**Recorded information**
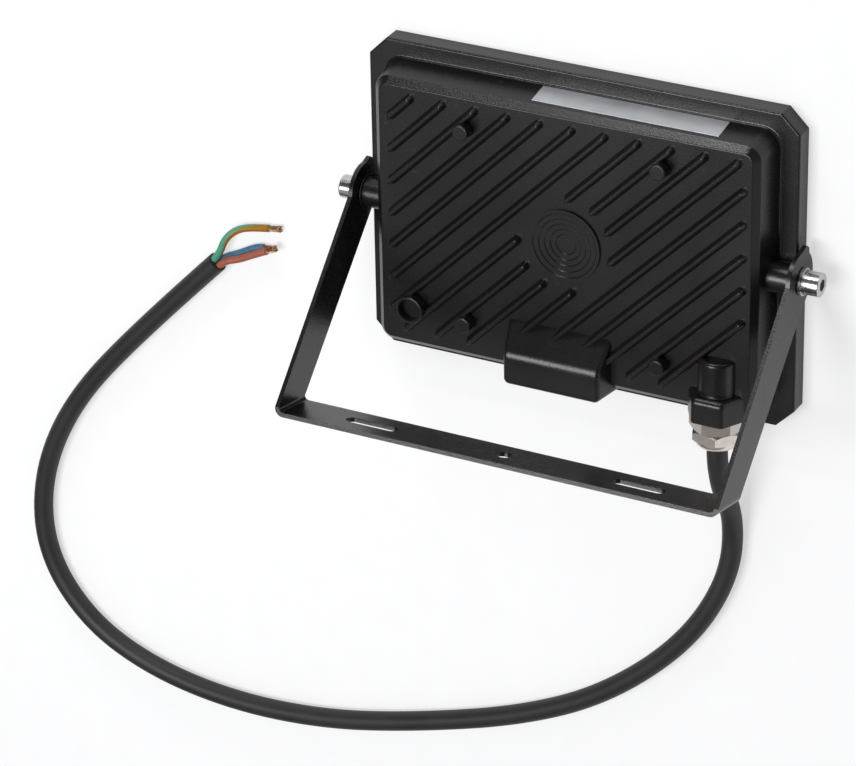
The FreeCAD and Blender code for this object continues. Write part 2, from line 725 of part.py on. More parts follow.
def reflector():
    # white sheet tray standing on the LED board, open toward the glass
    top = INNER_Z - BOARD_T
    bend = top - TRAY_COLLAR
    low = SEAT_Z + 1.2
    w0 = MOUTH_W - 2 * TRAY_GAP
    h0 = MOUTH_H - 2 * TRAY_GAP
    w1 = BOARD_W - 2 * TRAY_EDGE
    h1 = BOARD_H - 2 * TRAY_EDGE

    def skin(g):
        a = rounded_rect(w0 - 2 * g, h0 - 2 * g, 5.0, low)
        b = rounded_rect(w1 - 2 * g, h1 - 2 * g, 3.0, bend, 0.0, BOARD_Y)
        c = rounded_rect(w1 - 2 * g, h1 - 2 * g, 3.0, bend, 0.0, BOARD_Y)
        collar = Part.Face(c).extrude(V(0, 0, TRAY_COLLAR))
        return Part.makeLoft([a, b], True, True).fuse(collar)

    return skin(0.0).cut(skin(TRAY_T))


def driver_board():
    z = INNER_Z - BOARD_T
    body = box(DRIVER_X0, DRIVER_X1, DRIVER_Y0, DRIVER_Y1, z, INNER_Z)
    for x, y in DRIVER_SCREWS:
        body = body.cut(cyl(1.6, 4, V(x, y, z - 1)))
    return body


def capacitor():
    # lies in the hollow of the driver box
    body = cyl(CAP_R, CAP_LEN, V(CAP_X, CAP_Y, CAP_Z), V(1, 0, 0))
    ends = edges_where(body, lambda b: b.XLength < 0.1)
    return body.makeFillet(0.5, ends)


def capacitor_legs():
    made = []
    x = CAP_X + CAP_LEN
    r = 0.35
    for dy in (-1.2, 1.2):
        made.append(cyl(r, 5.0, V(x, CAP_Y + dy, CAP_Z), V(1, 0, 0)))
        made.append(cyl(r, CAP_Z - INNER_Z + r, V(x + 5.0 + r, CAP_Y + dy, INNER_Z)))
    return made


def driver_chips():
    # bridge, two controllers and a row of small ones, under the board
    z = INNER_Z - BOARD_T
    x = DRIVER_X0
    y = DRIVER_Y1

    def chip(dx, dy, w, h, t):
        return box(x + dx, x + dx + w, y - dy - h, y - dy, z - t, z)

    made = [chip(3.0, 6.5, 5.0, 6.0, 1.8), chip(12.0, 6.5, 6.0, 4.0, 1.6)]
    made.append(chip(22.0, 6.5, 6.0, 4.0, 1.6))
    for i in range(5):
        made.append(chip(12.0 + 4 * i, 3.3, 2.0, 1.2, 0.6))
    return made


def choke():
    z = INNER_Z - BOARD_T
    return ring(5.0, 2.4, 3.2, V(DRIVER_X1 - 21.0, DRIVER_Y1 - 7.0, z - 3.2))


def terminal_block():
    z = INNER_Z - BOARD_T
    edge = 2.6
    end = POLE_X + POLE_W
    body = box(POLE_X, end, POLE_Y - edge, POLE_Y + 2 * POLE_PITCH + edge, z - POLE_H, z)
    for i in range(3):
        y = POLE_Y + POLE_PITCH * i
        body = body.cut(cyl(LEAD_R + 0.2, 4.0, V(end, y, z - POLE_H / 2), V(-1, 0, 0)))
        body = body.cut(cyl(1.4, 0.9, V(POLE_X + 3.0, y, z - POLE_H)))
    return body


def driver_screws():
    made = []
    under = INNER_Z - BOARD_T
    for x, y in DRIVER_SCREWS:
        head = cyl(2.5, 1.5, V(x, y, under - 1.5))
        head = head.makeFillet(0.5, edges_where(head, lambda b: b.ZMax < under - 1.4))
        head = head.fuse(cyl(1.4, BOARD_T - 0.05, V(x, y, under)))
        made.append(head.cut(box(x - 1.8, x + 1.8, y - 0.3, y + 0.3, under - 1.6, under - 0.8)))
    return made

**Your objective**
Print from the first line through the line that contains "h1 = BOARD_H - 2 * TRAY_EDGE", please, including both, and leave out every line outside that stretch.

**Problem solution**
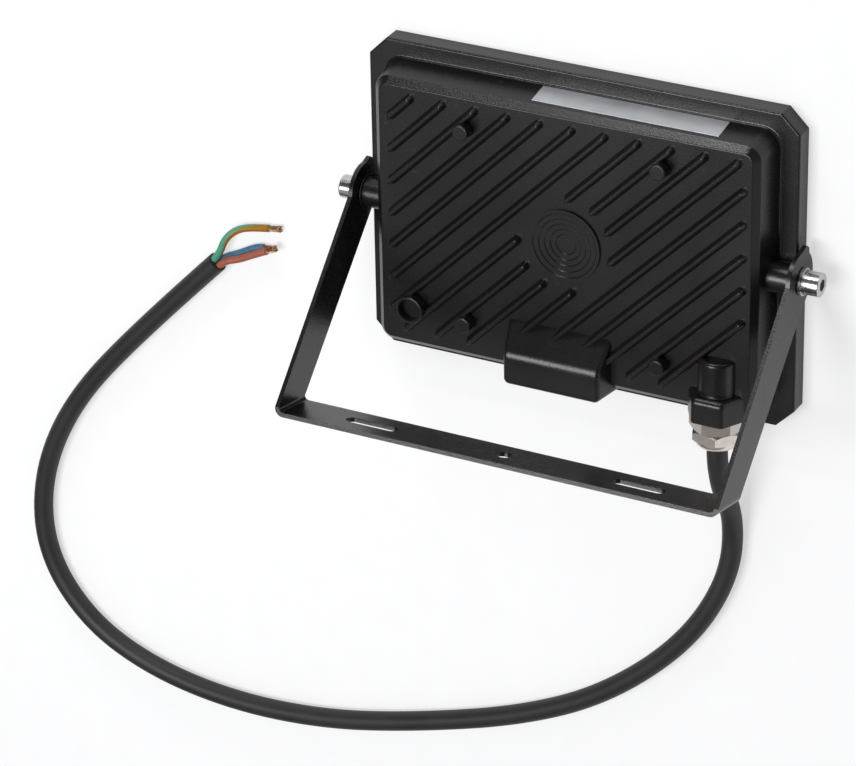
The FreeCAD and Blender code for this object continues. Write part 2, from line 725 of part.py on. More parts follow.
def reflector():
    # white sheet tray standing on the LED board, open toward the glass
    top = INNER_Z - BOARD_T
    bend = top - TRAY_COLLAR
    low = SEAT_Z + 1.2
    w0 = MOUTH_W - 2 * TRAY_GAP
    h0 = MOUTH_H - 2 * TRAY_GAP
    w1 = BOARD_W - 2 * TRAY_EDGE
    h1 = BOARD_H - 2 * TRAY_EDGE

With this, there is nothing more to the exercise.